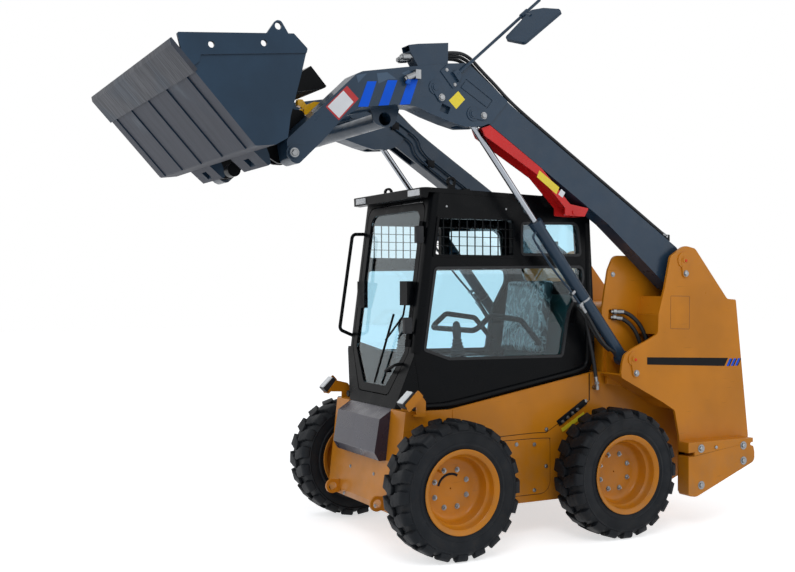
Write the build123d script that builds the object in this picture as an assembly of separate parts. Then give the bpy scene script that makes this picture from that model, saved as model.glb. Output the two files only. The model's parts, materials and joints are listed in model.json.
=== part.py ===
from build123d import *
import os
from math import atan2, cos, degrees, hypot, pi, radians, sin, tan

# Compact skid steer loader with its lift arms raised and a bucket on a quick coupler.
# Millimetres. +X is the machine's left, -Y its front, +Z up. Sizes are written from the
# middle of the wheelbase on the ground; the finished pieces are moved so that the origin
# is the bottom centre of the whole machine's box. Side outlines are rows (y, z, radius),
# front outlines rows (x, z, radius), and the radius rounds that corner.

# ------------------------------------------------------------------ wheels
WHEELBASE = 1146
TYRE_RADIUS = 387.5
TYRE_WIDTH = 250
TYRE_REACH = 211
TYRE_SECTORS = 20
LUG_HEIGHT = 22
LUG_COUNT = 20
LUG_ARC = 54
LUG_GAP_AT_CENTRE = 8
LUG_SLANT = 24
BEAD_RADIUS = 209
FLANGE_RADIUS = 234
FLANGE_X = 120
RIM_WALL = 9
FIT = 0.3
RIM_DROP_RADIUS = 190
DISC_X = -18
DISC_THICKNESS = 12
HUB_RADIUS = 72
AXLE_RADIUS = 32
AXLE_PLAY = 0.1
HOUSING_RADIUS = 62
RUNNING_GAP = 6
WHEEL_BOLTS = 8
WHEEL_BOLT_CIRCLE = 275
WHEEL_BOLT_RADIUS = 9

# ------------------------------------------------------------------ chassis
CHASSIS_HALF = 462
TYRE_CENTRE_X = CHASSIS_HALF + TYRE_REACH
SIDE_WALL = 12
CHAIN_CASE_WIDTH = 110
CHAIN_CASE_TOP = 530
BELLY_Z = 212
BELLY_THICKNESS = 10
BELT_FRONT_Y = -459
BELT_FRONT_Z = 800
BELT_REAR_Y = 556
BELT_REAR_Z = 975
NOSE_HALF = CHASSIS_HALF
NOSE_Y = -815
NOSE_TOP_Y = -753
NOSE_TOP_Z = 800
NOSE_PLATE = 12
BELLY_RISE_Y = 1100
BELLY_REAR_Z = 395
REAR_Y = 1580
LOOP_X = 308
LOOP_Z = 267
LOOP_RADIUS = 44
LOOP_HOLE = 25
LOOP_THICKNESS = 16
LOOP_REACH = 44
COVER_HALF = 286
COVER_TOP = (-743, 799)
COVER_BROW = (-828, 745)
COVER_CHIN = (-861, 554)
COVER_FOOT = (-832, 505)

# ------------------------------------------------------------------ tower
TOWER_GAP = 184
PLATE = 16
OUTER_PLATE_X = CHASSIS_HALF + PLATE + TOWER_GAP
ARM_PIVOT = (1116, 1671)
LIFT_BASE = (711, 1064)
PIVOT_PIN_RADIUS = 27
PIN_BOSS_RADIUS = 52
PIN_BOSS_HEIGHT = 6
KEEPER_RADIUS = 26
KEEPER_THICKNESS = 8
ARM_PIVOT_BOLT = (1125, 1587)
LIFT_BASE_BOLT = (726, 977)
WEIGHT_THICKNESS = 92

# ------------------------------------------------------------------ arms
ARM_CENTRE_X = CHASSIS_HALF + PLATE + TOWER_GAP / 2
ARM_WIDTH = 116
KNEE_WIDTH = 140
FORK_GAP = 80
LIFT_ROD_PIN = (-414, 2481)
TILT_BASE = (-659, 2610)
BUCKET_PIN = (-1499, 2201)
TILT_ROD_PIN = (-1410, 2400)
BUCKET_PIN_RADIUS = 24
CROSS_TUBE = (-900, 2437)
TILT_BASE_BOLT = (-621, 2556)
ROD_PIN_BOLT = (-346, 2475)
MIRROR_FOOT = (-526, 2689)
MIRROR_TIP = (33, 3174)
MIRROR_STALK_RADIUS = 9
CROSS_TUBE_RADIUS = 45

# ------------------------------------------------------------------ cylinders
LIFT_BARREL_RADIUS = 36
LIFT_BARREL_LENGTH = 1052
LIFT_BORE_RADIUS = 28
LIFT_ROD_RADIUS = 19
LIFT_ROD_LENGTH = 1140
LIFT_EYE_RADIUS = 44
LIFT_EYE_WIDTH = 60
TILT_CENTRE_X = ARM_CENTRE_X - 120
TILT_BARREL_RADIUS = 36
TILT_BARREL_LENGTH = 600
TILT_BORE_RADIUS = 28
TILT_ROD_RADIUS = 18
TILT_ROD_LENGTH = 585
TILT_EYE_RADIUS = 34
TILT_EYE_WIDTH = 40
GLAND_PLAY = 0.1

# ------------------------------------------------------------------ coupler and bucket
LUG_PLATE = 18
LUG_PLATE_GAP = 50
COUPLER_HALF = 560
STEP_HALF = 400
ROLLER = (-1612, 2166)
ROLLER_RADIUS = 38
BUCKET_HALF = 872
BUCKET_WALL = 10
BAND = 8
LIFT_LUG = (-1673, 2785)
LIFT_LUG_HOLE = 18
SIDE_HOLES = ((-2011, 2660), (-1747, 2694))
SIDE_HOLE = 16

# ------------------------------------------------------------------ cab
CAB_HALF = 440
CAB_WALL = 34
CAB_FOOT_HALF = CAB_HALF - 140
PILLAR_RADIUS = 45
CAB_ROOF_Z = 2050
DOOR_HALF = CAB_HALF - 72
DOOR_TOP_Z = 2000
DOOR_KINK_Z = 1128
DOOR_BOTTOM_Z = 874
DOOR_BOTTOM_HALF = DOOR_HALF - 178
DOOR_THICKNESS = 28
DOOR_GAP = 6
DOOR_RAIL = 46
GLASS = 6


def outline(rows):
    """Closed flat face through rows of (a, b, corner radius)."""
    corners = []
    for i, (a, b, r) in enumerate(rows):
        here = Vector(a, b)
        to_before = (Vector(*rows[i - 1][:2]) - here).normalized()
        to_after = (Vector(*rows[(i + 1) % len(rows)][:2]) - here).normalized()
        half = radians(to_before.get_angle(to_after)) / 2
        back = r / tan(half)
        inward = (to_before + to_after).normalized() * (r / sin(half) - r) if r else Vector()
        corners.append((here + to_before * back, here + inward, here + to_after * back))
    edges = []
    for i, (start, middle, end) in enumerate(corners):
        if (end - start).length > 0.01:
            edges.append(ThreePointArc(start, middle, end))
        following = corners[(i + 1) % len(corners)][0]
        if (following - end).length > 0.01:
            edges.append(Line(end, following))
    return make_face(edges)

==

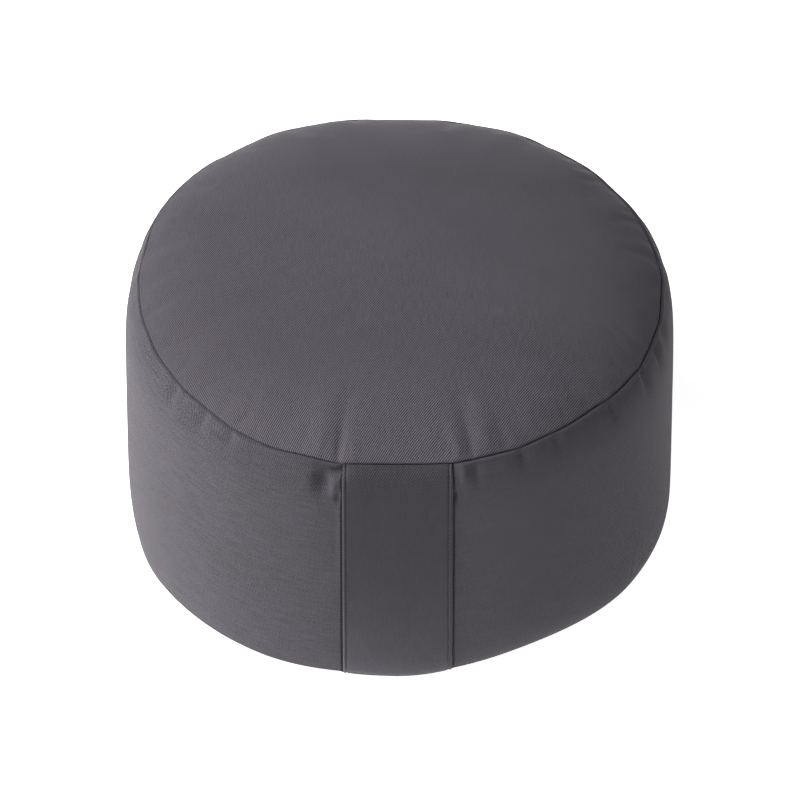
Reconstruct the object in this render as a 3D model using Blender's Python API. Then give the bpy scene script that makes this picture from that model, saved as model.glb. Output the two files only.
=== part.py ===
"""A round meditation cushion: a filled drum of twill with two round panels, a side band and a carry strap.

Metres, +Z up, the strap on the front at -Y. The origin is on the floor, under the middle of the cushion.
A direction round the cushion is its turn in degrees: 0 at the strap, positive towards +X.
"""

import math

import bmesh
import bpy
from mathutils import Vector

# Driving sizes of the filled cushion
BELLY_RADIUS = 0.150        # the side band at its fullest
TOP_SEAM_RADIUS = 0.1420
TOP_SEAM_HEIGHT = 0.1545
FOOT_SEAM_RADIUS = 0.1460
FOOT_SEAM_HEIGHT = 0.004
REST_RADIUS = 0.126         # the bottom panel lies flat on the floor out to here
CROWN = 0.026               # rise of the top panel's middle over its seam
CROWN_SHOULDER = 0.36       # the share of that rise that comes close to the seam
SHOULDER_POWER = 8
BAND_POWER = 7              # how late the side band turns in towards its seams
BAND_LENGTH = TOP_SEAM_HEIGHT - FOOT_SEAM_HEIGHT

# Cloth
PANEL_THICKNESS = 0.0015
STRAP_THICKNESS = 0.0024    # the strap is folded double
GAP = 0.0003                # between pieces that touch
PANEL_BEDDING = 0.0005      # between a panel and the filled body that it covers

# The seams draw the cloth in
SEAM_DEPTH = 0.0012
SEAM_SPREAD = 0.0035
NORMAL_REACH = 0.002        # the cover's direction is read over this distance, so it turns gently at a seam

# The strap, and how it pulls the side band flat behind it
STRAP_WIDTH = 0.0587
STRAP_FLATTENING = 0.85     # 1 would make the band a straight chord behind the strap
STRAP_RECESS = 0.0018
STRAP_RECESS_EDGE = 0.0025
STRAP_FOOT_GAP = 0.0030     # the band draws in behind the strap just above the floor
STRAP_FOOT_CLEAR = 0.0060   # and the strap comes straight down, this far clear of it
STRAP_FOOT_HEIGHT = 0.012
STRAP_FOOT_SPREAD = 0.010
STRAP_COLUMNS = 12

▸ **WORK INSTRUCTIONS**
Your task is to retype the entries verbatim, starting with the line that holds "Reconstruct the object" and stopping after the line that holds "from mathutils import Vector".

▸ **SOLUTION BELOW**
Reconstruct the object in this render as a 3D model using Blender's Python API. Then give the bpy scene script that makes this picture from that model, saved as model.glb. Output the two files only.
=== part.py ===
"""A round meditation cushion: a filled drum of twill with two round panels, a side band and a carry strap.

Metres, +Z up, the strap on the front at -Y. The origin is on the floor, under the middle of the cushion.
A direction round the cushion is its turn in degrees: 0 at the strap, positive towards +X.
"""

import math

import bmesh
import bpy
from mathutils import Vector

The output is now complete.